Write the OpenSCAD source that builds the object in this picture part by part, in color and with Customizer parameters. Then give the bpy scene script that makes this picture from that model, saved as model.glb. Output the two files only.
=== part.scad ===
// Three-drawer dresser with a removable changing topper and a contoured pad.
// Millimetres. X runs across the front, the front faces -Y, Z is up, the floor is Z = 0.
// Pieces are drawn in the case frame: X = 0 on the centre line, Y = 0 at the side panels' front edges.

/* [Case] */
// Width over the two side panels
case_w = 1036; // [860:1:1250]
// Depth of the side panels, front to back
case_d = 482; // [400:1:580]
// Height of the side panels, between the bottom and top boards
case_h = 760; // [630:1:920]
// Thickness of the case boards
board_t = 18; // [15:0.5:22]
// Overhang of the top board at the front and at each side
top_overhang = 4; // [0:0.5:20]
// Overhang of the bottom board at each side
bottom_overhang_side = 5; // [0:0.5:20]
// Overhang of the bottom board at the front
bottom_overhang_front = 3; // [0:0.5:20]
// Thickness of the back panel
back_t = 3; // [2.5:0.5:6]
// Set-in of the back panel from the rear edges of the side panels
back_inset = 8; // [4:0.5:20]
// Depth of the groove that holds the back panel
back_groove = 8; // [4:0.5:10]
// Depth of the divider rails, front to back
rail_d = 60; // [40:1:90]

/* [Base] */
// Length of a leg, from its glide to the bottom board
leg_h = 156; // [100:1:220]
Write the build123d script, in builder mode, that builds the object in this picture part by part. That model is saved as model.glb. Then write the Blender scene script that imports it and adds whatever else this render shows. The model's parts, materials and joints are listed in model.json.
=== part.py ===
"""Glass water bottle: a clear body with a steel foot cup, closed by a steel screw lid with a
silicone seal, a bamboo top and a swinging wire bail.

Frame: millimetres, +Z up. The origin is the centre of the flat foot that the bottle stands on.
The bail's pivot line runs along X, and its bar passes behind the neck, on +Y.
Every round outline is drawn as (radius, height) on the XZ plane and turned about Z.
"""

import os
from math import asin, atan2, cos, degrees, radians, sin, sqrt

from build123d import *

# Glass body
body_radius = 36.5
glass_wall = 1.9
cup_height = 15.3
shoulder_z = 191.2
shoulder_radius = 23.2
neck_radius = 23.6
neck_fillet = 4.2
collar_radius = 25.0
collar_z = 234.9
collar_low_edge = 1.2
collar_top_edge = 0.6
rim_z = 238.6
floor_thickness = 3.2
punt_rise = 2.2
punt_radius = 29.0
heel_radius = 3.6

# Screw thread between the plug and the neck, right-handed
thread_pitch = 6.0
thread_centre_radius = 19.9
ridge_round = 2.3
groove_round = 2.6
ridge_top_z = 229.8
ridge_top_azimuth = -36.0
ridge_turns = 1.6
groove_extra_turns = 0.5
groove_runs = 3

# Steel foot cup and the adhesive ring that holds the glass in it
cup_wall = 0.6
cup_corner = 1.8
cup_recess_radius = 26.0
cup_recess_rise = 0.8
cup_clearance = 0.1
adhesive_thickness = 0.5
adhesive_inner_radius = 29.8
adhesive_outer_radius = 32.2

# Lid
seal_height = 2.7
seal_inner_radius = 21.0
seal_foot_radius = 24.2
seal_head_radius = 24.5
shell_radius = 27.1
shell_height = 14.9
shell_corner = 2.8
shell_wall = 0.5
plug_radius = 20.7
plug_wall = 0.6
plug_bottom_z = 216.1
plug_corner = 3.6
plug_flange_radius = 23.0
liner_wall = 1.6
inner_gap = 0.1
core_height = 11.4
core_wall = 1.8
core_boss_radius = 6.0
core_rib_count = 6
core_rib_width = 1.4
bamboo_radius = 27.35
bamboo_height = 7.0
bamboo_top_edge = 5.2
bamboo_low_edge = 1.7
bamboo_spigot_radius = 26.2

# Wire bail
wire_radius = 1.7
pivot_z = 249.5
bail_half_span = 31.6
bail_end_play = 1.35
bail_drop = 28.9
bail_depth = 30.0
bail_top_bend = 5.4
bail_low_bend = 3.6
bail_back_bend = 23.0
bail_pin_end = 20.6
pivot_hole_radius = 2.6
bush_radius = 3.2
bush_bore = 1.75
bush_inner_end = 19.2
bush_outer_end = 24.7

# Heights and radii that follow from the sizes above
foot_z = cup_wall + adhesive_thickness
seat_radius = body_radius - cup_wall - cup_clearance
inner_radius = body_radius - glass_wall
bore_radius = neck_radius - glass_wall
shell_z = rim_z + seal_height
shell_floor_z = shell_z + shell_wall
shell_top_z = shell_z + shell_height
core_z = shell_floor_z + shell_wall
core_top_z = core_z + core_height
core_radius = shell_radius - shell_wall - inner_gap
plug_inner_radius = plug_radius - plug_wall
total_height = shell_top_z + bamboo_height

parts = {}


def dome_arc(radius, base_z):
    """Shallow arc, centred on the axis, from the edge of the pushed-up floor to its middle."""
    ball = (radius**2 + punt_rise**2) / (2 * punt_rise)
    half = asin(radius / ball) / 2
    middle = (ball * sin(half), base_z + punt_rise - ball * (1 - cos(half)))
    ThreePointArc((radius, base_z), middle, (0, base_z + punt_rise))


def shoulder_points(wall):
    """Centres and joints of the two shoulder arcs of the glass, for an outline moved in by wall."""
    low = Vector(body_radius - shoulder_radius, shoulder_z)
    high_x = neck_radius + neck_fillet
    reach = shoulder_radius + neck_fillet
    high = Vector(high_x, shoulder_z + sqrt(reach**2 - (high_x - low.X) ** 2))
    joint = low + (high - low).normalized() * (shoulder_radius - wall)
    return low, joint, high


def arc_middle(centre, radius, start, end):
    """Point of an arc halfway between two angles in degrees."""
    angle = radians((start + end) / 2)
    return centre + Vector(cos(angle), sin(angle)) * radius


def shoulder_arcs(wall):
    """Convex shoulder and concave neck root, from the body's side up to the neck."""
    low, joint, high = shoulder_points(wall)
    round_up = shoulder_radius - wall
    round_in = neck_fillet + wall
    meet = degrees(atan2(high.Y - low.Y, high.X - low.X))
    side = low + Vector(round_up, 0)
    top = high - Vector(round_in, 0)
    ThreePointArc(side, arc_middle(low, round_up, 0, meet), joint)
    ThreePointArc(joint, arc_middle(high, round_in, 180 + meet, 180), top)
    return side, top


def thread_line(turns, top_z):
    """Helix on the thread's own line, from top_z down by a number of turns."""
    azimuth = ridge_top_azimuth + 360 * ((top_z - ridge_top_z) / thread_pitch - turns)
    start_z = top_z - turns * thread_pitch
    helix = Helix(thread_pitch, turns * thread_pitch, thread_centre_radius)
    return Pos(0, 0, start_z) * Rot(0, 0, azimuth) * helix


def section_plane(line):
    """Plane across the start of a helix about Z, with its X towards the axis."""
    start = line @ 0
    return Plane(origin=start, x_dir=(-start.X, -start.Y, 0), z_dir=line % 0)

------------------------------

• _REQUIRED TASK_:
Faithfully transcribe the whole of the data.

• _WRITTEN ANSWER_:
Write the OpenSCAD source that builds the object in this picture part by part, in color and with Customizer parameters. Then give the bpy scene script that makes this picture from that model, saved as model.glb. Output the two files only.
=== part.scad ===
// Three-drawer dresser with a removable changing topper and a contoured pad.
// Millimetres. X runs across the front, the front faces -Y, Z is up, the floor is Z = 0.
// Pieces are drawn in the case frame: X = 0 on the centre line, Y = 0 at the side panels' front edges.

/* [Case] */
// Width over the two side panels
case_w = 1036; // [860:1:1250]
// Depth of the side panels, front to back
case_d = 482; // [400:1:580]
// Height of the side panels, between the bottom and top boards
case_h = 760; // [630:1:920]
// Thickness of the case boards
board_t = 18; // [15:0.5:22]
// Overhang of the top board at the front and at each side
top_overhang = 4; // [0:0.5:20]
// Overhang of the bottom board at each side
bottom_overhang_side = 5; // [0:0.5:20]
// Overhang of the bottom board at the front
bottom_overhang_front = 3; // [0:0.5:20]
// Thickness of the back panel
back_t = 3; // [2.5:0.5:6]
// Set-in of the back panel from the rear edges of the side panels
back_inset = 8; // [4:0.5:20]
// Depth of the groove that holds the back panel
back_groove = 8; // [4:0.5:10]
// Depth of the divider rails, front to back
rail_d = 60; // [40:1:90]

/* [Base] */
// Length of a leg, from its glide to the bottom board
leg_h = 156; // [100:1:220]
Write the build123d script, in builder mode, that builds the object in this picture part by part. That model is saved as model.glb. Then write the Blender scene script that imports it and adds whatever else this render shows. The model's parts, materials and joints are listed in model.json.
=== part.py ===
"""Glass water bottle: a clear body with a steel foot cup, closed by a steel screw lid with a
silicone seal, a bamboo top and a swinging wire bail.

Frame: millimetres, +Z up. The origin is the centre of the flat foot that the bottle stands on.
The bail's pivot line runs along X, and its bar passes behind the neck, on +Y.
Every round outline is drawn as (radius, height) on the XZ plane and turned about Z.
"""

import os
from math import asin, atan2, cos, degrees, radians, sin, sqrt

from build123d import *

# Glass body
body_radius = 36.5
glass_wall = 1.9
cup_height = 15.3
shoulder_z = 191.2
shoulder_radius = 23.2
neck_radius = 23.6
neck_fillet = 4.2
collar_radius = 25.0
collar_z = 234.9
collar_low_edge = 1.2
collar_top_edge = 0.6
rim_z = 238.6
floor_thickness = 3.2
punt_rise = 2.2
punt_radius = 29.0
heel_radius = 3.6

# Screw thread between the plug and the neck, right-handed
thread_pitch = 6.0
thread_centre_radius = 19.9
ridge_round = 2.3
groove_round = 2.6
ridge_top_z = 229.8
ridge_top_azimuth = -36.0
ridge_turns = 1.6
groove_extra_turns = 0.5
groove_runs = 3

# Steel foot cup and the adhesive ring that holds the glass in it
cup_wall = 0.6
cup_corner = 1.8
cup_recess_radius = 26.0
cup_recess_rise = 0.8
cup_clearance = 0.1
adhesive_thickness = 0.5
adhesive_inner_radius = 29.8
adhesive_outer_radius = 32.2

# Lid
seal_height = 2.7
seal_inner_radius = 21.0
seal_foot_radius = 24.2
seal_head_radius = 24.5
shell_radius = 27.1
shell_height = 14.9
shell_corner = 2.8
shell_wall = 0.5
plug_radius = 20.7
plug_wall = 0.6
plug_bottom_z = 216.1
plug_corner = 3.6
plug_flange_radius = 23.0
liner_wall = 1.6
inner_gap = 0.1
core_height = 11.4
core_wall = 1.8
core_boss_radius = 6.0
core_rib_count = 6
core_rib_width = 1.4
bamboo_radius = 27.35
bamboo_height = 7.0
bamboo_top_edge = 5.2
bamboo_low_edge = 1.7
bamboo_spigot_radius = 26.2

# Wire bail
wire_radius = 1.7
pivot_z = 249.5
bail_half_span = 31.6
bail_end_play = 1.35
bail_drop = 28.9
bail_depth = 30.0
bail_top_bend = 5.4
bail_low_bend = 3.6
bail_back_bend = 23.0
bail_pin_end = 20.6
pivot_hole_radius = 2.6
bush_radius = 3.2
bush_bore = 1.75
bush_inner_end = 19.2
bush_outer_end = 24.7

# Heights and radii that follow from the sizes above
foot_z = cup_wall + adhesive_thickness
seat_radius = body_radius - cup_wall - cup_clearance
inner_radius = body_radius - glass_wall
bore_radius = neck_radius - glass_wall
shell_z = rim_z + seal_height
shell_floor_z = shell_z + shell_wall
shell_top_z = shell_z + shell_height
core_z = shell_floor_z + shell_wall
core_top_z = core_z + core_height
core_radius = shell_radius - shell_wall - inner_gap
plug_inner_radius = plug_radius - plug_wall
total_height = shell_top_z + bamboo_height

parts = {}


def dome_arc(radius, base_z):
    """Shallow arc, centred on the axis, from the edge of the pushed-up floor to its middle."""
    ball = (radius**2 + punt_rise**2) / (2 * punt_rise)
    half = asin(radius / ball) / 2
    middle = (ball * sin(half), base_z + punt_rise - ball * (1 - cos(half)))
    ThreePointArc((radius, base_z), middle, (0, base_z + punt_rise))


def shoulder_points(wall):
    """Centres and joints of the two shoulder arcs of the glass, for an outline moved in by wall."""
    low = Vector(body_radius - shoulder_radius, shoulder_z)
    high_x = neck_radius + neck_fillet
    reach = shoulder_radius + neck_fillet
    high = Vector(high_x, shoulder_z + sqrt(reach**2 - (high_x - low.X) ** 2))
    joint = low + (high - low).normalized() * (shoulder_radius - wall)
    return low, joint, high


def arc_middle(centre, radius, start, end):
    """Point of an arc halfway between two angles in degrees."""
    angle = radians((start + end) / 2)
    return centre + Vector(cos(angle), sin(angle)) * radius


def shoulder_arcs(wall):
    """Convex shoulder and concave neck root, from the body's side up to the neck."""
    low, joint, high = shoulder_points(wall)
    round_up = shoulder_radius - wall
    round_in = neck_fillet + wall
    meet = degrees(atan2(high.Y - low.Y, high.X - low.X))
    side = low + Vector(round_up, 0)
    top = high - Vector(round_in, 0)
    ThreePointArc(side, arc_middle(low, round_up, 0, meet), joint)
    ThreePointArc(joint, arc_middle(high, round_in, 180 + meet, 180), top)
    return side, top


def thread_line(turns, top_z):
    """Helix on the thread's own line, from top_z down by a number of turns."""
    azimuth = ridge_top_azimuth + 360 * ((top_z - ridge_top_z) / thread_pitch - turns)
    start_z = top_z - turns * thread_pitch
    helix = Helix(thread_pitch, turns * thread_pitch, thread_centre_radius)
    return Pos(0, 0, start_z) * Rot(0, 0, azimuth) * helix


def section_plane(line):
    """Plane across the start of a helix about Z, with its X towards the axis."""
    start = line @ 0
    return Plane(origin=start, x_dir=(-start.X, -start.Y, 0), z_dir=line % 0)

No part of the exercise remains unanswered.